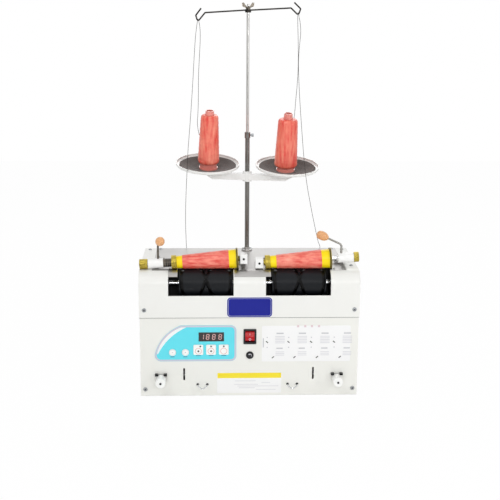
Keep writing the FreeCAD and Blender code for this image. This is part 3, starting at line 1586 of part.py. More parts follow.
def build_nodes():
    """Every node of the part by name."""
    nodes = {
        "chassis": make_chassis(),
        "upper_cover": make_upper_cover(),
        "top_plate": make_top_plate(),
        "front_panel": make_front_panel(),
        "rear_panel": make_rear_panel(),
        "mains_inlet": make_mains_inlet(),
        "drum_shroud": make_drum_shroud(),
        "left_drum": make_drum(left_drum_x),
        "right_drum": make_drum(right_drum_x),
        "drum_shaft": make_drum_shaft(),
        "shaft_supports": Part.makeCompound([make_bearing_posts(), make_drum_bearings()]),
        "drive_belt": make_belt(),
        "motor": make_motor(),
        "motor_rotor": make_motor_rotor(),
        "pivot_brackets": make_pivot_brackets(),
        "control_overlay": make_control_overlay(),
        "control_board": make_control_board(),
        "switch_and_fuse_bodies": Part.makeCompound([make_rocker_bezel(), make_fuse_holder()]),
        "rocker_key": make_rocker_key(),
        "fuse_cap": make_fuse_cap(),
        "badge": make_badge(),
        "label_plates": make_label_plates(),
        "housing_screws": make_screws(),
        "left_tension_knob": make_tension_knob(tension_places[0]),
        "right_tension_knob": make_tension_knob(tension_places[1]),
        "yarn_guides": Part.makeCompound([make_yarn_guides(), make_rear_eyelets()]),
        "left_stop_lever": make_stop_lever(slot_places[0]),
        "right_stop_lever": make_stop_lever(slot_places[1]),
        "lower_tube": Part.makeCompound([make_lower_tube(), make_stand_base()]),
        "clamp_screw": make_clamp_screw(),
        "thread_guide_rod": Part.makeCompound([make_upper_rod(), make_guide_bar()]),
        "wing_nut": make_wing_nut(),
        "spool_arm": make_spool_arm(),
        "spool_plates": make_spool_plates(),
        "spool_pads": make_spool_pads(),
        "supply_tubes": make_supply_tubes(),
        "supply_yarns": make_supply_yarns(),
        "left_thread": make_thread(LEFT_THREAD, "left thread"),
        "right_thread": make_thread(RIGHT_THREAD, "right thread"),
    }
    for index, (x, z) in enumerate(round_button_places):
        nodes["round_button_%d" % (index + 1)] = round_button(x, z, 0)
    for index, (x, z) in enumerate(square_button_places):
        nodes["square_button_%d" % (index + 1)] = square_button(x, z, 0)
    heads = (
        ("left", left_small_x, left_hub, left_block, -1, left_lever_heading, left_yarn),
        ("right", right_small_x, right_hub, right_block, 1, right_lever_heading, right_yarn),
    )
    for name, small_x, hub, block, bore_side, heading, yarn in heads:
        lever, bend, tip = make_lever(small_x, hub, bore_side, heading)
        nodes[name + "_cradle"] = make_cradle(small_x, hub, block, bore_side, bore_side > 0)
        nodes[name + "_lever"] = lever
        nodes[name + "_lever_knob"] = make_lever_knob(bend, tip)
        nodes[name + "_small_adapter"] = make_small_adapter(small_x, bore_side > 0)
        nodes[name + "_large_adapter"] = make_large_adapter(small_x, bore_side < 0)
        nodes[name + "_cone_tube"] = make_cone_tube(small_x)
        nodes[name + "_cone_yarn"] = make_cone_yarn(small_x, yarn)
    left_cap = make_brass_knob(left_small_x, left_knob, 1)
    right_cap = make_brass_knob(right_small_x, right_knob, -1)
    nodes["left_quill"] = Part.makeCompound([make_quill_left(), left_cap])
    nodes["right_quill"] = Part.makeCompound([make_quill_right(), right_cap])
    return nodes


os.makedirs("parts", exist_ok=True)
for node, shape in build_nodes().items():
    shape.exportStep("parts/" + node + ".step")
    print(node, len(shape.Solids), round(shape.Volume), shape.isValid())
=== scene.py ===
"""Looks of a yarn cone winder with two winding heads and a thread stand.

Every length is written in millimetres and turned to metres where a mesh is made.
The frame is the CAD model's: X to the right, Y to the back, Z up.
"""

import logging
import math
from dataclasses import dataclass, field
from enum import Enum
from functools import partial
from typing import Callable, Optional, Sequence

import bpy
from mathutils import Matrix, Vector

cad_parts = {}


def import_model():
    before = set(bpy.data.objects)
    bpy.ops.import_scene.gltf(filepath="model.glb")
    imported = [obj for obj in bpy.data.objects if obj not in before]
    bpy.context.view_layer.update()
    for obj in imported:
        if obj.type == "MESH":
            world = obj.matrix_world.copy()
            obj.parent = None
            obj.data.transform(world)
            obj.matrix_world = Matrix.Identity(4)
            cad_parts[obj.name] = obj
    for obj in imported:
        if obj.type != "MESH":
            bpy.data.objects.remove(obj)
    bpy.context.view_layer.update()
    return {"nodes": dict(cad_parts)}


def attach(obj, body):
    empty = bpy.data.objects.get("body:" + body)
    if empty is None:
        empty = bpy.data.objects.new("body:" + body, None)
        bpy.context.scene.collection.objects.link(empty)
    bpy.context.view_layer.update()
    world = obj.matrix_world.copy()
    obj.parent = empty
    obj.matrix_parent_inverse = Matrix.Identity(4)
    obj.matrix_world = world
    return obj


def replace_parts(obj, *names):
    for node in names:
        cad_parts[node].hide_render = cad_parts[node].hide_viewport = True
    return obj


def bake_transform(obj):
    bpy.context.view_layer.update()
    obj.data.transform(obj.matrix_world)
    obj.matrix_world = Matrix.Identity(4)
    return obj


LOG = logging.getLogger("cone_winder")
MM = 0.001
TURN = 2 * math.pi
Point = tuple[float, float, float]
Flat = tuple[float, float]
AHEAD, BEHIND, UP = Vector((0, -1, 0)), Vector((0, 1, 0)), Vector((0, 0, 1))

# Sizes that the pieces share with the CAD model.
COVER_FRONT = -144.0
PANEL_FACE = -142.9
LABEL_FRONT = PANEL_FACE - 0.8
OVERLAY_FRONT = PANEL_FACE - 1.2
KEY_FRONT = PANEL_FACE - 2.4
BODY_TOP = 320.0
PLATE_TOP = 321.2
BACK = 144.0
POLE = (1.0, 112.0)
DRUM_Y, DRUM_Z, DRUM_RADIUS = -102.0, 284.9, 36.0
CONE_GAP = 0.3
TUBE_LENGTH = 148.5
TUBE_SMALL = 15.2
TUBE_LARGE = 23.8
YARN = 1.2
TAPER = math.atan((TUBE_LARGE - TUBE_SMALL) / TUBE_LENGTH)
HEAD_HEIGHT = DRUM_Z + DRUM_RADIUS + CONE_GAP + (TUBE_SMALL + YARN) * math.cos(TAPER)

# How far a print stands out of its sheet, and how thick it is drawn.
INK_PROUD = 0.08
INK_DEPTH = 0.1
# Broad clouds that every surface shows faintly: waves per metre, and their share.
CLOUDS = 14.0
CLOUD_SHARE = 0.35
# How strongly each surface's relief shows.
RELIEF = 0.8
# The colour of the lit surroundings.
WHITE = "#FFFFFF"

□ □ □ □

=== What to produce ===
Reproduce the material in full, with no word added or dropped.

=== Solution ===
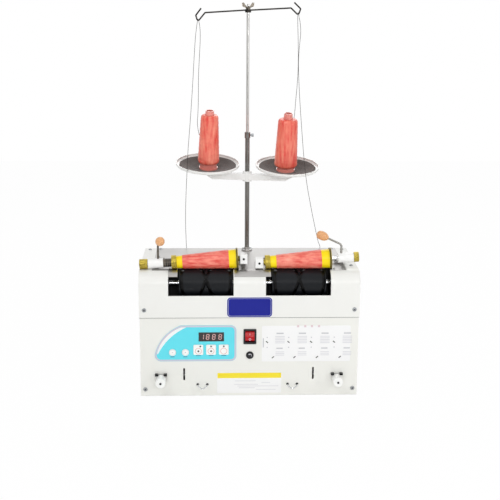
Keep writing the FreeCAD and Blender code for this image. This is part 3, starting at line 1586 of part.py. More parts follow.
def build_nodes():
    """Every node of the part by name."""
    nodes = {
        "chassis": make_chassis(),
        "upper_cover": make_upper_cover(),
        "top_plate": make_top_plate(),
        "front_panel": make_front_panel(),
        "rear_panel": make_rear_panel(),
        "mains_inlet": make_mains_inlet(),
        "drum_shroud": make_drum_shroud(),
        "left_drum": make_drum(left_drum_x),
        "right_drum": make_drum(right_drum_x),
        "drum_shaft": make_drum_shaft(),
        "shaft_supports": Part.makeCompound([make_bearing_posts(), make_drum_bearings()]),
        "drive_belt": make_belt(),
        "motor": make_motor(),
        "motor_rotor": make_motor_rotor(),
        "pivot_brackets": make_pivot_brackets(),
        "control_overlay": make_control_overlay(),
        "control_board": make_control_board(),
        "switch_and_fuse_bodies": Part.makeCompound([make_rocker_bezel(), make_fuse_holder()]),
        "rocker_key": make_rocker_key(),
        "fuse_cap": make_fuse_cap(),
        "badge": make_badge(),
        "label_plates": make_label_plates(),
        "housing_screws": make_screws(),
        "left_tension_knob": make_tension_knob(tension_places[0]),
        "right_tension_knob": make_tension_knob(tension_places[1]),
        "yarn_guides": Part.makeCompound([make_yarn_guides(), make_rear_eyelets()]),
        "left_stop_lever": make_stop_lever(slot_places[0]),
        "right_stop_lever": make_stop_lever(slot_places[1]),
        "lower_tube": Part.makeCompound([make_lower_tube(), make_stand_base()]),
        "clamp_screw": make_clamp_screw(),
        "thread_guide_rod": Part.makeCompound([make_upper_rod(), make_guide_bar()]),
        "wing_nut": make_wing_nut(),
        "spool_arm": make_spool_arm(),
        "spool_plates": make_spool_plates(),
        "spool_pads": make_spool_pads(),
        "supply_tubes": make_supply_tubes(),
        "supply_yarns": make_supply_yarns(),
        "left_thread": make_thread(LEFT_THREAD, "left thread"),
        "right_thread": make_thread(RIGHT_THREAD, "right thread"),
    }
    for index, (x, z) in enumerate(round_button_places):
        nodes["round_button_%d" % (index + 1)] = round_button(x, z, 0)
    for index, (x, z) in enumerate(square_button_places):
        nodes["square_button_%d" % (index + 1)] = square_button(x, z, 0)
    heads = (
        ("left", left_small_x, left_hub, left_block, -1, left_lever_heading, left_yarn),
        ("right", right_small_x, right_hub, right_block, 1, right_lever_heading, right_yarn),
    )
    for name, small_x, hub, block, bore_side, heading, yarn in heads:
        lever, bend, tip = make_lever(small_x, hub, bore_side, heading)
        nodes[name + "_cradle"] = make_cradle(small_x, hub, block, bore_side, bore_side > 0)
        nodes[name + "_lever"] = lever
        nodes[name + "_lever_knob"] = make_lever_knob(bend, tip)
        nodes[name + "_small_adapter"] = make_small_adapter(small_x, bore_side > 0)
        nodes[name + "_large_adapter"] = make_large_adapter(small_x, bore_side < 0)
        nodes[name + "_cone_tube"] = make_cone_tube(small_x)
        nodes[name + "_cone_yarn"] = make_cone_yarn(small_x, yarn)
    left_cap = make_brass_knob(left_small_x, left_knob, 1)
    right_cap = make_brass_knob(right_small_x, right_knob, -1)
    nodes["left_quill"] = Part.makeCompound([make_quill_left(), left_cap])
    nodes["right_quill"] = Part.makeCompound([make_quill_right(), right_cap])
    return nodes


os.makedirs("parts", exist_ok=True)
for node, shape in build_nodes().items():
    shape.exportStep("parts/" + node + ".step")
    print(node, len(shape.Solids), round(shape.Volume), shape.isValid())
=== scene.py ===
"""Looks of a yarn cone winder with two winding heads and a thread stand.

Every length is written in millimetres and turned to metres where a mesh is made.
The frame is the CAD model's: X to the right, Y to the back, Z up.
"""

import logging
import math
from dataclasses import dataclass, field
from enum import Enum
from functools import partial
from typing import Callable, Optional, Sequence

import bpy
from mathutils import Matrix, Vector

cad_parts = {}


def import_model():
    before = set(bpy.data.objects)
    bpy.ops.import_scene.gltf(filepath="model.glb")
    imported = [obj for obj in bpy.data.objects if obj not in before]
    bpy.context.view_layer.update()
    for obj in imported:
        if obj.type == "MESH":
            world = obj.matrix_world.copy()
            obj.parent = None
            obj.data.transform(world)
            obj.matrix_world = Matrix.Identity(4)
            cad_parts[obj.name] = obj
    for obj in imported:
        if obj.type != "MESH":
            bpy.data.objects.remove(obj)
    bpy.context.view_layer.update()
    return {"nodes": dict(cad_parts)}


def attach(obj, body):
    empty = bpy.data.objects.get("body:" + body)
    if empty is None:
        empty = bpy.data.objects.new("body:" + body, None)
        bpy.context.scene.collection.objects.link(empty)
    bpy.context.view_layer.update()
    world = obj.matrix_world.copy()
    obj.parent = empty
    obj.matrix_parent_inverse = Matrix.Identity(4)
    obj.matrix_world = world
    return obj


def replace_parts(obj, *names):
    for node in names:
        cad_parts[node].hide_render = cad_parts[node].hide_viewport = True
    return obj


def bake_transform(obj):
    bpy.context.view_layer.update()
    obj.data.transform(obj.matrix_world)
    obj.matrix_world = Matrix.Identity(4)
    return obj


LOG = logging.getLogger("cone_winder")
MM = 0.001
TURN = 2 * math.pi
Point = tuple[float, float, float]
Flat = tuple[float, float]
AHEAD, BEHIND, UP = Vector((0, -1, 0)), Vector((0, 1, 0)), Vector((0, 0, 1))

# Sizes that the pieces share with the CAD model.
COVER_FRONT = -144.0
PANEL_FACE = -142.9
LABEL_FRONT = PANEL_FACE - 0.8
OVERLAY_FRONT = PANEL_FACE - 1.2
KEY_FRONT = PANEL_FACE - 2.4
BODY_TOP = 320.0
PLATE_TOP = 321.2
BACK = 144.0
POLE = (1.0, 112.0)
DRUM_Y, DRUM_Z, DRUM_RADIUS = -102.0, 284.9, 36.0
CONE_GAP = 0.3
TUBE_LENGTH = 148.5
TUBE_SMALL = 15.2
TUBE_LARGE = 23.8
YARN = 1.2
TAPER = math.atan((TUBE_LARGE - TUBE_SMALL) / TUBE_LENGTH)
HEAD_HEIGHT = DRUM_Z + DRUM_RADIUS + CONE_GAP + (TUBE_SMALL + YARN) * math.cos(TAPER)

# How far a print stands out of its sheet, and how thick it is drawn.
INK_PROUD = 0.08
INK_DEPTH = 0.1
# Broad clouds that every surface shows faintly: waves per metre, and their share.
CLOUDS = 14.0
CLOUD_SHARE = 0.35
# How strongly each surface's relief shows.
RELIEF = 0.8
# The colour of the lit surroundings.
WHITE = "#FFFFFF"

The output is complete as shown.